::: Provided material

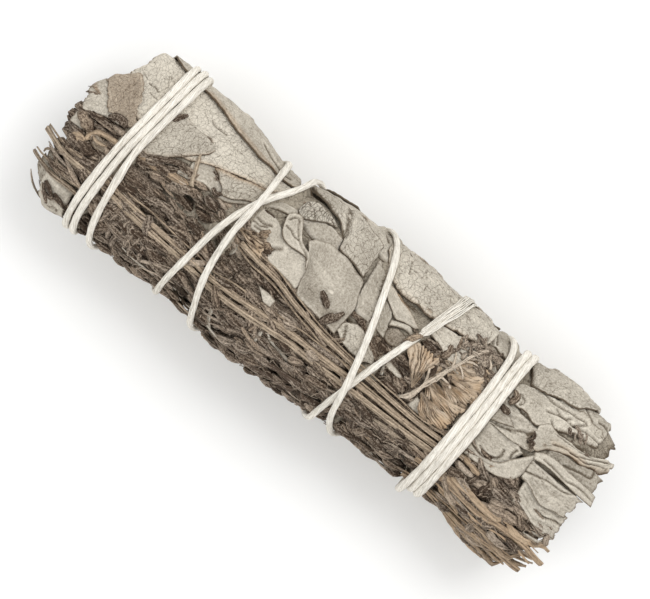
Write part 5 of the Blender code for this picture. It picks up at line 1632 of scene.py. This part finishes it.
# where strands lie side by side and are pressed flat against each other: from, to, how much wider
BANDS = [(200, -470, 0.18), (-1330, -2230, 0.09), (-3170, -3600, 0.18)]
heap = Heap()
fine = np.linspace(turned[0], turned[-1], round(string_length / MM / STRING_STEP))
x, up = string_at(fine)
points, out = path_on(np.column_stack([x, fine, up]), len(fine))
frayed = (0.62 * ramp(fine, -697, -690) + 0.38 * ramp(fine, -690, -640)) * (1 - ramp(fine, -626, -606))
run = np.arange(len(fine)) * STRING_STEP
snug = sum(wider * ramp(-fine, -start, 40 - start) * (1 - ramp(-fine, -end - 40, -end))
           for start, end, wider in BANDS)
width = STRING_R * (1.04 + snug + 0.09 * rough(run / 5) + 0.04 * rough(run / 1.3, 5.0) - 0.55 * frayed)
# where it is frayed the tube is painted darker, as shade under the yarns
tube(heap, points, out, width, 12, flat=0.80, ribs=6, groove=0.10, twist=2 * math.pi / TWIST_LENGTH,
     tone=0.86 + 0.08 * rough(run / 7, 3.0) - 0.42 * frayed, groove_shade=0.34)
rng = np.random.default_rng(3)
loose = np.flatnonzero(frayed > 0.0)
loose = np.arange(loose[0] - 6, loose[-1] + 7)
for place in np.linspace(-PLY_SPREAD, PLY_SPREAD, PLIES):
    spread = place * frayed[loose] + 0.15 * rough(run[loose] / 3, place * 9) * frayed[loose]
    height = up[loose] + (0.15 * (1.7 - place ** 2) + 0.1) * frayed[loose]
    rows = np.column_stack([x[loose] + spread, fine[loose], height])
    thread(heap, rng, rows, PLY_R, 0.98 + 0.08 * place, 0.0, len(loose), 8)
for _ in range(FIBRES):
    i = rng.integers(5, len(fine) - 20)
    along = i + np.array([0, 4, 8, 12])
    rows = np.column_stack([x[along] + rng.normal(0, 0.25, 4), fine[along], up[along] + STRING_R * 0.8])
    thread(heap, rng, rows, 0.045, 0.8, 0.0, 5, 4)
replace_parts(heap.piece("cotton_string_wound", "cotton_string"), "cotton_string")
budget["cotton_string"] = heap.triangles
print("string, triangles:", heap.triangles, "all pieces:", sum(budget.values()))

# %% [markdown]
# ## Floor, light and camera
# The bundle lies on a plain pale floor under a large soft light from above and a little to the
# sage side, with bright surroundings, as for a catalogue. The camera looks straight down from far
# away with a long lens, turned so that the bundle runs from the upper left to the lower right.

# %% Studio
FLOOR_SIZE = 4           # m
SKY_STRENGTH = 0.92
bpy.ops.mesh.primitive_plane_add(size=FLOOR_SIZE, location=(0, 0, 0))
floor = bpy.context.object
floor.name = "floor"
paper = bpy.data.materials.new("pale_floor")
paper.use_nodes = True
paper_shader = paper.node_tree.nodes["Principled BSDF"]
paper_shader.inputs["Base Color"].default_value = (0.92, 0.92, 0.91, 1)
paper_shader.inputs["Roughness"].default_value = 0.9
floor.data.materials.append(paper)

world = bpy.context.scene.world or bpy.data.worlds.new("studio")
bpy.context.scene.world = world
world.use_nodes = True
sky = world.node_tree.nodes["Background"]
sky.inputs["Color"].default_value = (1, 1, 1, 1)
sky.inputs["Strength"].default_value = SKY_STRENGTH


def soft_light(name, place, size, watts):
    """A square light, aimed at the bundle's middle."""
    lamp = bpy.data.lights.new(name, "AREA")
    lamp.size, lamp.energy = size, watts
    made = bpy.data.objects.new(name, lamp)
    made.location = place
    aim = -np.array(place) + (0, 0, AXIS_Z * MM)
    made.rotation_mode = "QUATERNION"
    made.rotation_quaternion = Vector(aim).to_track_quat("-Z", "Y")
    bpy.context.scene.collection.objects.link(made)


soft_light("key_light", (0.15, 0.45, 0.75), 0.45, 2.9)
soft_light("fill_light", (-0.3, -0.5, 0.8), 0.8, 1.4)

VIEW_WIDTH = 123.5       # how much the frame takes in at the bundle's middle, mm
DISTANCE = 1.2           # from the camera to the bundle's middle, m
SENSOR = 36              # mm
DIAGONAL = (0.6301, 0.7765)      # how far up and along the bundle runs in the frame
camera = bpy.data.cameras.new("camera")
camera.lens = SENSOR * DISTANCE / (VIEW_WIDTH * MM)
view = bpy.data.objects.new("camera", camera)
bpy.context.scene.collection.objects.link(view)
middle = (-1.0 * MM, 0.55 * MM, AXIS_Z * MM)
view.location = (middle[0], middle[1], middle[2] + DISTANCE)
view.rotation_euler = (0, 0, math.atan2(*DIAGONAL))
bpy.context.scene.camera = view
bpy.context.scene.view_settings.view_transform = "Standard"
print("lens, mm:", round(camera.lens))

::::::

### Prompt
From the listing above, reproduce all the lines exactly.

### Problem solution
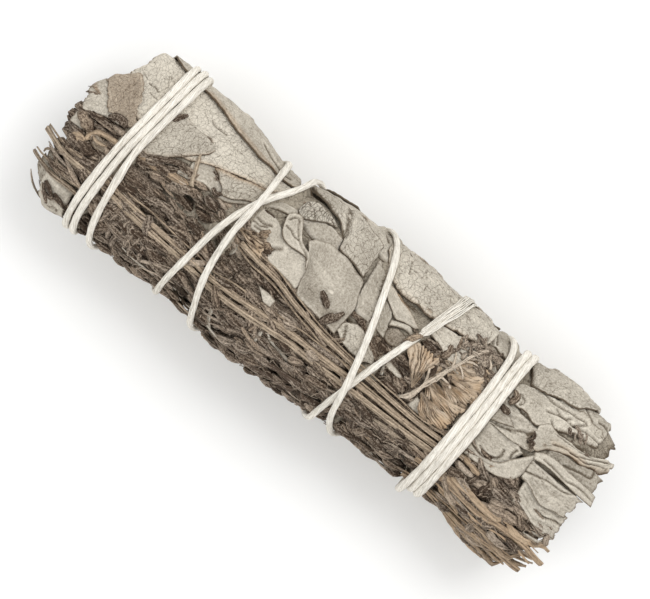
Write part 5 of the Blender code for this picture. It picks up at line 1632 of scene.py. This part finishes it.
# where strands lie side by side and are pressed flat against each other: from, to, how much wider
BANDS = [(200, -470, 0.18), (-1330, -2230, 0.09), (-3170, -3600, 0.18)]
heap = Heap()
fine = np.linspace(turned[0], turned[-1], round(string_length / MM / STRING_STEP))
x, up = string_at(fine)
points, out = path_on(np.column_stack([x, fine, up]), len(fine))
frayed = (0.62 * ramp(fine, -697, -690) + 0.38 * ramp(fine, -690, -640)) * (1 - ramp(fine, -626, -606))
run = np.arange(len(fine)) * STRING_STEP
snug = sum(wider * ramp(-fine, -start, 40 - start) * (1 - ramp(-fine, -end - 40, -end))
           for start, end, wider in BANDS)
width = STRING_R * (1.04 + snug + 0.09 * rough(run / 5) + 0.04 * rough(run / 1.3, 5.0) - 0.55 * frayed)
# where it is frayed the tube is painted darker, as shade under the yarns
tube(heap, points, out, width, 12, flat=0.80, ribs=6, groove=0.10, twist=2 * math.pi / TWIST_LENGTH,
     tone=0.86 + 0.08 * rough(run / 7, 3.0) - 0.42 * frayed, groove_shade=0.34)
rng = np.random.default_rng(3)
loose = np.flatnonzero(frayed > 0.0)
loose = np.arange(loose[0] - 6, loose[-1] + 7)
for place in np.linspace(-PLY_SPREAD, PLY_SPREAD, PLIES):
    spread = place * frayed[loose] + 0.15 * rough(run[loose] / 3, place * 9) * frayed[loose]
    height = up[loose] + (0.15 * (1.7 - place ** 2) + 0.1) * frayed[loose]
    rows = np.column_stack([x[loose] + spread, fine[loose], height])
    thread(heap, rng, rows, PLY_R, 0.98 + 0.08 * place, 0.0, len(loose), 8)
for _ in range(FIBRES):
    i = rng.integers(5, len(fine) - 20)
    along = i + np.array([0, 4, 8, 12])
    rows = np.column_stack([x[along] + rng.normal(0, 0.25, 4), fine[along], up[along] + STRING_R * 0.8])
    thread(heap, rng, rows, 0.045, 0.8, 0.0, 5, 4)
replace_parts(heap.piece("cotton_string_wound", "cotton_string"), "cotton_string")
budget["cotton_string"] = heap.triangles
print("string, triangles:", heap.triangles, "all pieces:", sum(budget.values()))

# %% [markdown]
# ## Floor, light and camera
# The bundle lies on a plain pale floor under a large soft light from above and a little to the
# sage side, with bright surroundings, as for a catalogue. The camera looks straight down from far
# away with a long lens, turned so that the bundle runs from the upper left to the lower right.

# %% Studio
FLOOR_SIZE = 4           # m
SKY_STRENGTH = 0.92
bpy.ops.mesh.primitive_plane_add(size=FLOOR_SIZE, location=(0, 0, 0))
floor = bpy.context.object
floor.name = "floor"
paper = bpy.data.materials.new("pale_floor")
paper.use_nodes = True
paper_shader = paper.node_tree.nodes["Principled BSDF"]
paper_shader.inputs["Base Color"].default_value = (0.92, 0.92, 0.91, 1)
paper_shader.inputs["Roughness"].default_value = 0.9
floor.data.materials.append(paper)

world = bpy.context.scene.world or bpy.data.worlds.new("studio")
bpy.context.scene.world = world
world.use_nodes = True
sky = world.node_tree.nodes["Background"]
sky.inputs["Color"].default_value = (1, 1, 1, 1)
sky.inputs["Strength"].default_value = SKY_STRENGTH


def soft_light(name, place, size, watts):
    """A square light, aimed at the bundle's middle."""
    lamp = bpy.data.lights.new(name, "AREA")
    lamp.size, lamp.energy = size, watts
    made = bpy.data.objects.new(name, lamp)
    made.location = place
    aim = -np.array(place) + (0, 0, AXIS_Z * MM)
    made.rotation_mode = "QUATERNION"
    made.rotation_quaternion = Vector(aim).to_track_quat("-Z", "Y")
    bpy.context.scene.collection.objects.link(made)


soft_light("key_light", (0.15, 0.45, 0.75), 0.45, 2.9)
soft_light("fill_light", (-0.3, -0.5, 0.8), 0.8, 1.4)

VIEW_WIDTH = 123.5       # how much the frame takes in at the bundle's middle, mm
DISTANCE = 1.2           # from the camera to the bundle's middle, m
SENSOR = 36              # mm
DIAGONAL = (0.6301, 0.7765)      # how far up and along the bundle runs in the frame
camera = bpy.data.cameras.new("camera")
camera.lens = SENSOR * DISTANCE / (VIEW_WIDTH * MM)
view = bpy.data.objects.new("camera", camera)
bpy.context.scene.collection.objects.link(view)
middle = (-1.0 * MM, 0.55 * MM, AXIS_Z * MM)
view.location = (middle[0], middle[1], middle[2] + DISTANCE)
view.rotation_euler = (0, 0, math.atan2(*DIAGONAL))
bpy.context.scene.camera = view
bpy.context.scene.view_settings.view_transform = "Standard"
print("lens, mm:", round(camera.lens))